Outside of Germany fun is being made of the fact that the young teachers, judges, theologians, instead of studying Latin, have been stuck into work camps. But actually the German proletarian is being shown by these work camps that Hitler is humbling the intellectuals, is making them work with their hands as is any unemployed man. And thus Hitler creates for himself the sympathies of the broad mass of the people. He is the man of the people, for he has brought the intellectuals, the student corps, the judges and the doctors into the labor camps. And this has a greater and stronger moral effect than if he had actually conquered unemployment which the Germans do not at all believe he could lessen. And these sympathies which Hitler has created for himself in this manner are extraordinarily great.
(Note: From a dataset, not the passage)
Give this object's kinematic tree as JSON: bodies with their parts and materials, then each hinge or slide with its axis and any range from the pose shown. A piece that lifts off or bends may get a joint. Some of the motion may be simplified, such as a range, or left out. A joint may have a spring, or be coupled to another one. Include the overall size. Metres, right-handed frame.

The German people is thankful to him for having suppressed the parties, since these parties, as a result of the unfortunate election laws, named their representatives without having the slightest contact with the masses. Now too they are being named, but now at least it is done by a “Reich’s councillor” and no longer by trade union secretaries. And thus we arrive at the summary

The German nation spends ten percent more for living and has ten percent less income Taxes are not decreased, but have been raised in the form of contributions. Unemployment has decreased on paper but not actually. But in foreign affairs Germany is stronger than ever before and in internal politics the German people are thankful to Hitler for having broken up the parties which had become estranged from the people and for having humbled the intellectuals. And with the exception of the Communists, who today play no decisive role despite their fighting spirit, the German masses today actually stand behind Hitler.